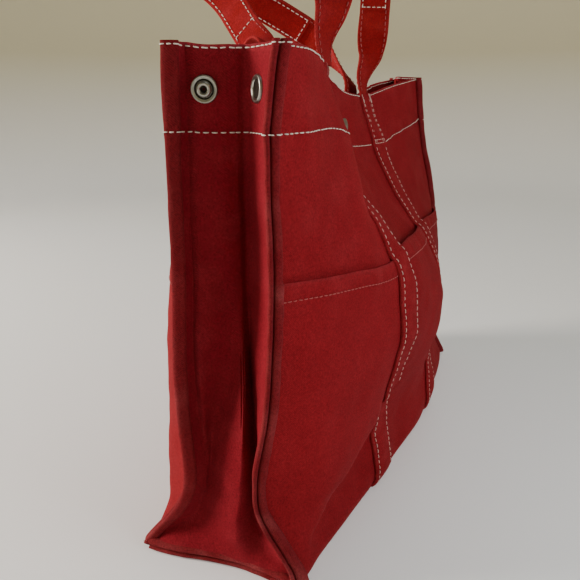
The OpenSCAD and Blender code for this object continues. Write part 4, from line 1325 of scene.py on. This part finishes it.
def wall_snap(wall):
    """A cap outside the wall and a snap half inside it."""
    outward = np.array([0.0, wall.side, 0.0])
    point = wall.at(0.0, SNAP_RISE)
    name = f"{wall.name}_snap"
    fitting(f"{name}_cap_metal", CAP, point + outward * 0.25, outward, mat_snap_dark, wall.body,
            f"{name}_cap")
    seat = point - outward * HEM_BACK
    name = f"{name}_{wall.snap}"
    fitting(f"{name}_metal", FACES[wall.snap], seat, -outward, mat_snap, wall.body, name)
    # A disc of painted shade over the inner snap half's opening.
    fitting(f"{name}_hollow", WALL_HOLLOW_SHADES[wall.snap], seat, -outward, mat_hollow_shade, wall.body)


for gusset in GUSSETS:
    for wall in WALLS:
        gusset_snap(gusset, wall)
for wall in WALLS:
    wall_snap(wall)


# ------------------------------------------------------ floor, light, camera
def floor():
    """A round pale floor that sweeps up into a wall all round."""
    flat, sweep, height, sides = 1500, 700, 700, 72
    turn = np.linspace(0, np.pi / 2, 14)[1:]
    radius = np.concatenate([np.linspace(0.0, flat, 12), flat + sweep * np.sin(turn),
                             [2200, 2200]])[:, None]
    z = np.concatenate([np.zeros(12), height * (1 - np.cos(turn)), [1400, 2400]])[:, None]
    angle = circle(sides)
    verts = xyz(radius * np.cos(angle), radius * np.sin(angle), z - 0.15).reshape(-1, 3)
    faces = [[a, d, c, b] for a, b, c, d in ring_faces(len(z), sides, capped=False)]
    ob = make("floor", verts, faces)
    # yellower and without glow as it climbs
    sh = Shader("pale_floor", Roughness=0.55, Emission_Color=(0.93, 0.96, 1.0))
    up = sh.node("SeparateXYZ", Vector=sh.place).outputs[2]
    climb = sh.times(up, 2.2, clamp=True)
    sh.set(sh.surface, Emission_Strength=sh.times(sh.minus(1.0, climb), 0.16),
           Base_Color=sh.mix(climb, (0.80, 0.81, 0.81), (0.60, 0.57, 0.40)))
    ob.data.materials.append(sh.material)


def area(name, location, aim, size, power, color):
    light = bpy.data.lights.new(name, "AREA")
    light.shape = "RECTANGLE"
    light.size = light.size_y = size
    light.energy, light.color = power, color
    ob = bpy.data.objects.new(name, light)
    bpy.context.scene.collection.objects.link(ob)
    ob.location = location
    ob.rotation_euler = (Vector(aim) - Vector(location)).to_track_quat("-Z", "Y").to_euler()


def camera(location, yaw, pitch, roll, lens):
    """A camera turned by yaw from +x, tilted down by pitch and rolled, in degrees."""
    data = bpy.data.cameras.new("camera")
    data.sensor_width = 36
    data.lens = lens
    data.clip_start, data.clip_end = 0.02, 20
    ob = bpy.data.objects.new("camera", data)
    bpy.context.scene.collection.objects.link(ob)
    yaw, pitch, roll = (math.radians(a) for a in (yaw, pitch, roll))
    forward = Vector((math.cos(yaw) * math.cos(pitch), math.sin(yaw) * math.cos(pitch),
                      -math.sin(pitch)))
    level = Vector((math.sin(yaw), -math.cos(yaw), 0.0))
    upright = level.cross(forward)
    right = level * math.cos(roll) + upright * math.sin(roll)
    up = upright * math.cos(roll) - level * math.sin(roll)
    pose = Matrix((right, up, -forward)).transposed().to_4x4()
    pose.translation = location
    ob.matrix_world = pose
    bpy.context.scene.camera = ob


floor()
area("key", location=(-0.76, 1.5, 0.70), aim=(-0.15, 0, 0.16), size=0.5, power=47,
     color=(1.0, 0.89, 0.80))
area("fill", location=(-0.17, -0.48, 0.36), aim=(-0.12, -0.05, 0.15), size=0.26, power=1.32,
     color=(0.95, 0.97, 1.0))
area("top", location=(0.3, -0.3, 1.8), aim=(0, 0, 0.1), size=1.2, power=7,
     color=(0.97, 0.99, 1.0))
world = bpy.data.worlds.new("studio")
world.use_nodes = True
background = world.node_tree.nodes["Background"]
background.inputs["Color"].default_value = (0.95, 0.93, 0.88, 1)
background.inputs["Strength"].default_value = 0.095
bpy.context.scene.world = world
camera(location=(-0.4426, -0.1659, 0.2748), yaw=25.11, pitch=17.73, roll=-0.31, lens=36.66)
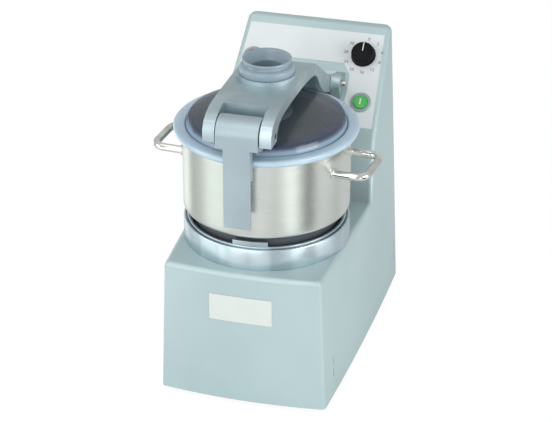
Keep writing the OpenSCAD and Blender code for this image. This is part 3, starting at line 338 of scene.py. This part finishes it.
film = Finish("printed_film", Coat_Weight=0.2, Coat_Roughness=0.25)
fleck = film.noise(400, 2)
film.colour(film.mixed(film.band(film.noise(7), 0.3, 0.7), (0.72, 0.77, 0.79), (0.77, 0.82, 0.83)))
film.rough(0.38 + 0.08 * fleck)
film.relief(fleck, 0.00003, 0.4)
film.paint("control_overlay")
grey_print = Finish("grey_print")
grey_print.colour(grey_print.mixed(grey_print.noise(400), (0.12, 0.14, 0.18), (0.2, 0.22, 0.26)))
grey_print.rough(0.45 + 0.1 * grey_print.noise(300))


def laid(piece, place):
    """Applies a mesh piece's own place, then puts it on the panel."""
    bpy.ops.object.select_all(action="DESELECT")
    piece.select_set(True)
    bpy.context.view_layer.objects.active = piece
    bpy.ops.object.transform_apply(location=True, rotation=True, scale=True)
    piece.data.transform(place)


def printed(name, body, size, x, down):
    """Raised print on the film: characters as a thin mesh, centred on a place."""
    bpy.ops.object.select_all(action="DESELECT")
    bpy.ops.object.text_add(location=(0, 0, 0))
    words = bpy.context.active_object
    words.data.body = body
    words.data.size = size
    words.data.align_x = "CENTER"
    words.data.align_y = "CENTER"
    words.data.extrude = 0.00008
    bpy.ops.object.convert(target="MESH")
    words = bpy.context.active_object
    words.name = name
    laid(words, on_panel(x, down, PRINT_OUT))
    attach(words, "machine")
    grey_print.paint(words)


for i, number in enumerate(("0", "2", "4", "8", "12", "16", "20", "24", "28", "30")):
    bearing = math.radians(DIAL_START + DIAL_STEP * i)
    printed("dial_number_" + number, number, 0.0085,
        KNOB[0] + DIAL_R * math.sin(bearing), KNOB[1] - DIAL_R * math.cos(bearing))
plate_print = Finish("name_plate_lacquer", Coat_Weight=0.3)
plate_print.colour(plate_print.mixed(plate_print.noise(30), (0.66, 0.71, 0.68), (0.71, 0.76, 0.73)))
plate_print.rough(0.3 + 0.1 * plate_print.noise(200))
name_plate = copied("name_plate", "bare_name_plate", edge=0.0003)
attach(name_plate, "machine")
plate_print.paint(name_plate)

# Bowl seat
# A turned aluminium ring with a groove and an inner ridge, on a thin gasket on the box, with
# three cast lugs that turn the bowl's skirt home.
AXIS = -0.1008


def turned(name, outline, steps=128, edge=0.0, middle=AXIS, smooth=40.0):
    """Spins a closed outline of radii and heights in millimetres about an upright axis."""
    bpy.ops.object.select_all(action="DESELECT")
    bpy.ops.mesh.primitive_plane_add(size=0.001,
        location=(outline[0][0] * 0.001, middle, outline[0][1] * 0.001))
    piece = bpy.context.active_object
    piece.name = name
    bpy.ops.object.mode_set(mode="EDIT")
    bpy.ops.mesh.merge(type="CENTER")
    for (r, z), (next_r, next_z) in zip(outline, outline[1:] + outline[:1]):
        bpy.ops.mesh.extrude_region_move(TRANSFORM_OT_translate={
            "value": ((next_r - r) * 0.001, 0, (next_z - z) * 0.001)})
    bpy.ops.mesh.select_all(action="SELECT")
    bpy.ops.mesh.remove_doubles(threshold=0.000002)
    bpy.ops.mesh.spin(steps=steps, angle=2 * math.pi, center=(0, middle, 0), axis=(0, 0, 1))
    bpy.ops.mesh.select_all(action="SELECT")
    bpy.ops.mesh.remove_doubles(threshold=0.000002)
    bpy.ops.mesh.normals_make_consistent(inside=False)
    bpy.ops.object.mode_set(mode="OBJECT")
    bpy.ops.object.transform_apply(location=True, rotation=True, scale=True)
    if edge:
        round_edges(piece, edge, 3, 40)
    bpy.ops.object.shade_smooth_by_angle(angle=math.radians(smooth))
    return piece


seat = turned("turned_seat_ring", [(42, 257.1), (144, 257.1), (144, 293), (142.6, 295.4),
    (139.6, 295.6), (139.5, 290.5), (137.5, 290.5), (137.4, 297.6), (136.4, 298.5),
    (133, 298.5), (132, 297.5), (132, 265.1), (42, 265.1)], edge=0.0006)
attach(seat, "machine")
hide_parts("seat_ring")
lathe = Finish("turned_aluminium", Metallic=0.9)
# Light and dark upright streaks round the ring are painted reflections; the fine rings are the
# turning marks.
painted_reflection_streaks = lathe.noise(1.6, 3, lathe.stretched(9, 9, 0.5))
rings = lathe.noise(1, 3, lathe.stretched(2, 2, 900))
lathe.colour(lathe.mixed(lathe.band(painted_reflection_streaks, 0.35, 0.65), (0.40, 0.49, 0.54), (0.58, 0.69, 0.74)))
lathe.rough(0.28 + 0.16 * rings)
lathe.relief(rings, 0.00012, 0.35)
lathe.paint(seat)
lugs = copied("locating_lugs", "seat_lugs", edge=0.0012)
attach(lugs, "machine")
cast = Finish("satin_cast_aluminium", Metallic=0.8)
grain = cast.noise(260, 5)
worn = cast.band(cast.noise(14, 3), 0.35, 0.7)
cast.colour(cast.mixed(worn, (0.37, 0.46, 0.49), (0.50, 0.60, 0.63)))
cast.rough(0.36 + 0.18 * cast.noise(45, 4))
cast.relief(grain, 0.00012, 0.45)
cast.paint(lugs)

# Motor
# Bolted under the box top: flange with a spigot through the seat, painted body, winding,
# lower shield, and a shaft in two bearings with a rotor core and a plastic fan.
cast.paint("motor_flange", "lower_shield", "controller_heatsink")
motor_paint = Finish("motor_paint", Coat_Weight=0.2)
motor_paint.colour(motor_paint.mixed(motor_paint.noise(30), (0.09, 0.12, 0.15), (0.12, 0.15, 0.19)))
motor_paint.rough(0.4 + 0.15 * motor_paint.noise(90))
motor_paint.paint("motor_body")
winding = Finish("varnished_copper", Coat_Weight=0.4)
turns = winding.node("ShaderNodeTexWave", {"bands_direction": "Z"},
    {"Vector": winding.here(), "Scale": 160.0, "Distortion": 1.5})
winding.colour(winding.mixed(turns, (0.2, 0.09, 0.03), (0.42, 0.2, 0.08)))
winding.rough(0.3 + 0.2 * winding.noise(100))
winding.relief(turns, 0.0004, 0.6)
winding.paint("stator_winding")
ground = Finish("ground_steel", Metallic=1.0)
scratch = ground.noise(4, 3, ground.stretched(60, 60, 900))
ground.colour(ground.mixed(scratch, (0.56, 0.57, 0.58), (0.72, 0.73, 0.74)))
ground.rough(0.16 + 0.2 * scratch)
ground.relief(scratch, 0.00005, 0.3)
ground.paint("upper_bearing", "lower_bearing", "motor_shaft", "rotor_core", "lower_blade",
    "upper_blade")
moulded.paint("cooling_fan", "hub_cap", "lid_magnet")

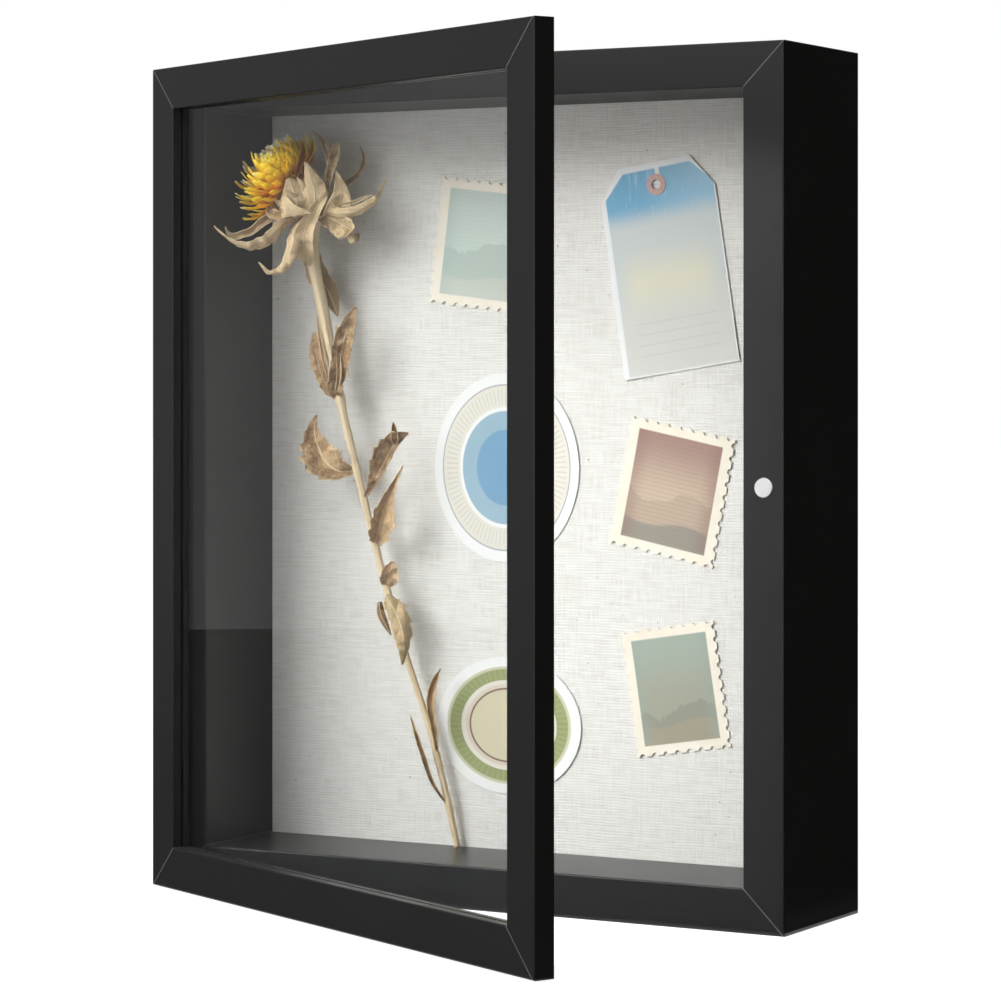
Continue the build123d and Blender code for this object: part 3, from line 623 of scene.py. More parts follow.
# %% [markdown]
# Everything on the flower is a thin blade or a tube that follows a bent line. The easiest way to model
# that is to make the shape straight first, where it is only a grid or a cylinder, and then to carry each
# of its points over to the line. This cell holds the line: a smooth curve through a few chosen points.


# %% A smooth line through chosen points
def along(points, share):
    """The value at a share from 0 to 1 of a smooth curve through points, which may be numbers too."""
    span = share * (len(points) - 1)
    index = min(int(span), len(points) - 2)
    t = span - index
    before = points[max(index - 1, 0)]
    first = points[index]
    second = points[index + 1]
    after = points[min(index + 2, len(points) - 1)]
    bend = 2 * before - 5 * first + 4 * second - after
    twist = 3 * (first - second) + after - before
    return (2 * first + (second - before) * t + bend * t * t + twist * t**3) / 2


def axes_at(points, share, across):
    """Middle, direction ahead, sideways and outwards at a share of the line."""
    reach = 0.02
    ahead = (along(points, min(share + reach, 1)) - along(points, max(share - reach, 0))).normalized()
    sideways = (across - ahead * across.dot(ahead)).normalized()
    return along(points, share), ahead, sideways, sideways.cross(ahead)


# %% [markdown]
# A dry leaf is a grid bent along its midrib. Its outline is a few half widths on each side, with saw
# teeth on the rim. Each half is folded up from the midrib and then rolls further towards its rim. Two
# noises crumple it: the larger one is taken without its sign, which gives creases instead of waves. Each
# blade keeps its own UV map, with its length along U, so that veins can follow it, and its own tone.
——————
Brief ▸
Using the data above, extract exactly the lines from the one that holds "Keep writing the" to the one that holds "grey_print.rough(0.45 + 0.1", both ends included, and no others.

Reply ▸
Keep writing the OpenSCAD and Blender code for this image. This is part 3, starting at line 338 of scene.py. This part finishes it.
film = Finish("printed_film", Coat_Weight=0.2, Coat_Roughness=0.25)
fleck = film.noise(400, 2)
film.colour(film.mixed(film.band(film.noise(7), 0.3, 0.7), (0.72, 0.77, 0.79), (0.77, 0.82, 0.83)))
film.rough(0.38 + 0.08 * fleck)
film.relief(fleck, 0.00003, 0.4)
film.paint("control_overlay")
grey_print = Finish("grey_print")
grey_print.colour(grey_print.mixed(grey_print.noise(400), (0.12, 0.14, 0.18), (0.2, 0.22, 0.26)))
grey_print.rough(0.45 + 0.1 * grey_print.noise(300))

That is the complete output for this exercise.